A new building was commenced in 1801.
King contributed funds for the orphans. Forfeitures and fines for the benefit of the Orphan Fund gleam constantly through King's Orders.
In Oct. 1802, when, obstructed by Colonel Paterson, he dispensed with his military body-guard and improvised a guard of emancipated convicts under Lieut. Bellasis, it was ordered that any persons convicted of polluting the stream[2] (running where Pitt-street now is) should forfeit £5 to the Orphan Fund for each offence, and that their houses should "be taken down."
The Rev. Mr.

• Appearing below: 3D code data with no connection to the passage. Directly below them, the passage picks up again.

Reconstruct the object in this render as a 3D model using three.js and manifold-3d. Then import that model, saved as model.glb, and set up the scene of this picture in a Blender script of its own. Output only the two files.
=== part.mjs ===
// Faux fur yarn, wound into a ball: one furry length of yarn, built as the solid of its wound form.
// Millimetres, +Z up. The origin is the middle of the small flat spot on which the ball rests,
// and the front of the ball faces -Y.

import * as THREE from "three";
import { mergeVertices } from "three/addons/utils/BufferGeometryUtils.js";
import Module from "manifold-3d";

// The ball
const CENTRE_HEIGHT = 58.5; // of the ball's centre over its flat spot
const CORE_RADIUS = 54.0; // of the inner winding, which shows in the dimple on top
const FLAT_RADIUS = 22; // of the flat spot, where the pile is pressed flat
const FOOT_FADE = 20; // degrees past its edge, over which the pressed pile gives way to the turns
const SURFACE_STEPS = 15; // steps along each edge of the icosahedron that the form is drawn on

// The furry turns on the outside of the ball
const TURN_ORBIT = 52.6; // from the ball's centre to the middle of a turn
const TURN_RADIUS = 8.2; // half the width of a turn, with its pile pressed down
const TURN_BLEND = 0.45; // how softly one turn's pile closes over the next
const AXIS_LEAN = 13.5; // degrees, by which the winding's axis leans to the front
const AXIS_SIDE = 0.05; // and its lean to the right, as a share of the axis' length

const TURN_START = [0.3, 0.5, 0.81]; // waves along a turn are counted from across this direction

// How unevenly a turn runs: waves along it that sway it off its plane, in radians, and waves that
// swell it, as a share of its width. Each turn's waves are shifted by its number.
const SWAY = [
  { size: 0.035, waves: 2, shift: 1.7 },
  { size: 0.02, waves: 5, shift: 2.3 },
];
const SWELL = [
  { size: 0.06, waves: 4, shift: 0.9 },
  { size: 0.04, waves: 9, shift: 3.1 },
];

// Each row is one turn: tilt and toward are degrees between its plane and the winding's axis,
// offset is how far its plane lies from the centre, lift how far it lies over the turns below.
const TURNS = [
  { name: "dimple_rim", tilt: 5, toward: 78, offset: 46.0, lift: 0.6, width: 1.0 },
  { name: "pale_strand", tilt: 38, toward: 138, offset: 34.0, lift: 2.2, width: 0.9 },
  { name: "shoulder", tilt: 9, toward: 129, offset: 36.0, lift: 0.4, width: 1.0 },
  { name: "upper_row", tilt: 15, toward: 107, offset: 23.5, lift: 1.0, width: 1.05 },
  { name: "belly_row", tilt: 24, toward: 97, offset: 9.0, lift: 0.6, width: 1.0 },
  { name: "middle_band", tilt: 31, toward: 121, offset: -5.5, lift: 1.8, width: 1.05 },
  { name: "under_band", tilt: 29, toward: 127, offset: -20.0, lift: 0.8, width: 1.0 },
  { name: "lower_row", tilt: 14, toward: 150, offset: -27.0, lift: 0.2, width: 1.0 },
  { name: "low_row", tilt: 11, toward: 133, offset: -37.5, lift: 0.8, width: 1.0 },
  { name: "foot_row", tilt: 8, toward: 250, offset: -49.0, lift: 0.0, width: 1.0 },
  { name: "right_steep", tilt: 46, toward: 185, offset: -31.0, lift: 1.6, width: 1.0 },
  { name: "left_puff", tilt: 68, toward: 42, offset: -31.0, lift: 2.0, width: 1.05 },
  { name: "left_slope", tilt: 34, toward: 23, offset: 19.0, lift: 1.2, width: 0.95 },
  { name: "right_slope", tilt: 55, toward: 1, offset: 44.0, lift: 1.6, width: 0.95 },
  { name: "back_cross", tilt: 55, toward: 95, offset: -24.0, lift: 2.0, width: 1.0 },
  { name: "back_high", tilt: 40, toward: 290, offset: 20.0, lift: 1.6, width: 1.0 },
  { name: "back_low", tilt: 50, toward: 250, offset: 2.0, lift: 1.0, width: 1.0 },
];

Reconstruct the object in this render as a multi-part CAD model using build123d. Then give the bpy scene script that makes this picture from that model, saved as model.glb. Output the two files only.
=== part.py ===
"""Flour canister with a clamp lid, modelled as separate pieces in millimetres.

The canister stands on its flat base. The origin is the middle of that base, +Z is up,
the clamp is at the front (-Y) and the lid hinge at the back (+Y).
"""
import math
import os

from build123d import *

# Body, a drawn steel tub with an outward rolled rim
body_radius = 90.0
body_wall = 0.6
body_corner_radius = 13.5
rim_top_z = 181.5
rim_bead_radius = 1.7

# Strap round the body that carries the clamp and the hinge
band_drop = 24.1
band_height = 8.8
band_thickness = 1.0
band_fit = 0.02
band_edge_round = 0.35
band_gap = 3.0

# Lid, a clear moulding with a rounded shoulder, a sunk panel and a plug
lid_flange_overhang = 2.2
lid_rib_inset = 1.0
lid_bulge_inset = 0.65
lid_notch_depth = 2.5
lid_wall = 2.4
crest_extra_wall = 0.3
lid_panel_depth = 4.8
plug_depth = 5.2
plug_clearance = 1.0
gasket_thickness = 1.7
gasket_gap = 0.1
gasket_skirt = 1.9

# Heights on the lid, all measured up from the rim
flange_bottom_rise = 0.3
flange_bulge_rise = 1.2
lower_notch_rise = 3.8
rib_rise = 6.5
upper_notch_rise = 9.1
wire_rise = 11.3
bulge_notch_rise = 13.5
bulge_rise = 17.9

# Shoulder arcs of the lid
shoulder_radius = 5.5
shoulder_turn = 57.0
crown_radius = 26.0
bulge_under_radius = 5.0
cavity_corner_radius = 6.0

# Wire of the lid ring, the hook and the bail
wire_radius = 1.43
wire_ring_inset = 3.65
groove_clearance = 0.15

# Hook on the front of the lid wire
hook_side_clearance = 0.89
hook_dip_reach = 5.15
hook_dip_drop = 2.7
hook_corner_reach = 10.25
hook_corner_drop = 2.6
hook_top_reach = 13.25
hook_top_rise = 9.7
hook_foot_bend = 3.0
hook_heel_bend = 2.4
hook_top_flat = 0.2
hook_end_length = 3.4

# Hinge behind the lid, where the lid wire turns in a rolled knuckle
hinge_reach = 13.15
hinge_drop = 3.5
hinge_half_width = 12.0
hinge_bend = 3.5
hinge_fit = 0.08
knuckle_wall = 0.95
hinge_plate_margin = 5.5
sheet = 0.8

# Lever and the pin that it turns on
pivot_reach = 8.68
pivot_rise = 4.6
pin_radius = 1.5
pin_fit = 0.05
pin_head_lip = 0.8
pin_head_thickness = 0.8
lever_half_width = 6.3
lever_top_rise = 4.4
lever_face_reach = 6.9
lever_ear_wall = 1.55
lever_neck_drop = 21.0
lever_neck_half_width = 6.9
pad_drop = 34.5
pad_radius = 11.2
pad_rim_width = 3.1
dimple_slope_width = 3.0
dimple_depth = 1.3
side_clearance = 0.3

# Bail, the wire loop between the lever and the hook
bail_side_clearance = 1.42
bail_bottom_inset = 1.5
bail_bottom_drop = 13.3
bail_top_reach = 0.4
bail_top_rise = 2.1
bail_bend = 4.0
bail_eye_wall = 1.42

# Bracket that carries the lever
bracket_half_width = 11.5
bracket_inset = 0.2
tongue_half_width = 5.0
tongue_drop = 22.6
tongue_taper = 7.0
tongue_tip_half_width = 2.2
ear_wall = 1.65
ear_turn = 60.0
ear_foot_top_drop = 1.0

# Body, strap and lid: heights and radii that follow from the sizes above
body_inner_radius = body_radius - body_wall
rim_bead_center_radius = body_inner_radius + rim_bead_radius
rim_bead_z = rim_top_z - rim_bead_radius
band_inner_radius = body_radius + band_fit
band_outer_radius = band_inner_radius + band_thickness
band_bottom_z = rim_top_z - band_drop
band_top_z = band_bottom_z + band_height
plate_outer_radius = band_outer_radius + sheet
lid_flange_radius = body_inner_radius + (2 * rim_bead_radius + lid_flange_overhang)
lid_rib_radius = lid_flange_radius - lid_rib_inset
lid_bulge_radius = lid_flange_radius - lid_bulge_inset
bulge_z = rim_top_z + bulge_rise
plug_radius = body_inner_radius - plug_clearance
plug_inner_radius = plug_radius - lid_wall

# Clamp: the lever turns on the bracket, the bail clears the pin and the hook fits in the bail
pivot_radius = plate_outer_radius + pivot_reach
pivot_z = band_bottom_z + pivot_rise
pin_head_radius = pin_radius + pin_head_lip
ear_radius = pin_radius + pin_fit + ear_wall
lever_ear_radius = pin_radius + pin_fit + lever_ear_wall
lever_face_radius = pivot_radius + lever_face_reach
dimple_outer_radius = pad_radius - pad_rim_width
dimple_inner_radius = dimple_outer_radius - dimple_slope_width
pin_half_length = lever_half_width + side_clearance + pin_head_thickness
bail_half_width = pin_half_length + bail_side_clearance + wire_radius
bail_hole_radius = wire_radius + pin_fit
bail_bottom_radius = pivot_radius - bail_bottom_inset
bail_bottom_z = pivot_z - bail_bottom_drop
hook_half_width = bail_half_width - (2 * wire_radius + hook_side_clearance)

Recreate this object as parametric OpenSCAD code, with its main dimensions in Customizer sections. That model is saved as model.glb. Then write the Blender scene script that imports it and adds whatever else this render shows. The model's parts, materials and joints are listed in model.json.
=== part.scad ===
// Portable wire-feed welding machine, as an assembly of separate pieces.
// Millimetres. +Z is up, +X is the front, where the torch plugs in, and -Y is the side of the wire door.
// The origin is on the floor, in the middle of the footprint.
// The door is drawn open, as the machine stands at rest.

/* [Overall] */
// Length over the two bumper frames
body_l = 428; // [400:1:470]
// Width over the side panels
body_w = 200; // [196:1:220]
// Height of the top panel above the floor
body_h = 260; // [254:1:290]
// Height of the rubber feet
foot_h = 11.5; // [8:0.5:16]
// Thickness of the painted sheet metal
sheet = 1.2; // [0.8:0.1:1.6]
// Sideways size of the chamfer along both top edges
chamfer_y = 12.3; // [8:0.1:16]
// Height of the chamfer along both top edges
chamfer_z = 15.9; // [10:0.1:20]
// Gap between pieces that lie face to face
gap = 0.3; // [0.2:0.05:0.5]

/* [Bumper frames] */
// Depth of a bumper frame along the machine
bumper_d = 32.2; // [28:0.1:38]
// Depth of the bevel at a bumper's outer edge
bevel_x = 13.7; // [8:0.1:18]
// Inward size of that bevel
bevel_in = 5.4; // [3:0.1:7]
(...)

Marsden was entitled, as treasurer, to 5 per cent., but he "presented the amount to the institution on resigning the treasurership when he went to England." In spite of all these provisions, King wrote (Aug. 1804) that but for the most rigid economy and perseverance on the part of the committee the institution must have languished. To provide for its future he had endowed it with a grant of 12,000 acres of land at Cabramatta. The grant, with a farm of nearly 600 acres at Petersham, near
- ↑ King to Duke of Portland, 31st Dec. 1801.
- ↑ King's predecessors had laboured to protect the Tank Stream. During his reign (Oct. 1803) the Sydney Gazette said that the tank was enclosed, the rubbish removed from the sides, "and the crystal current flows into the basin with its native purity." The Gazette was under government control.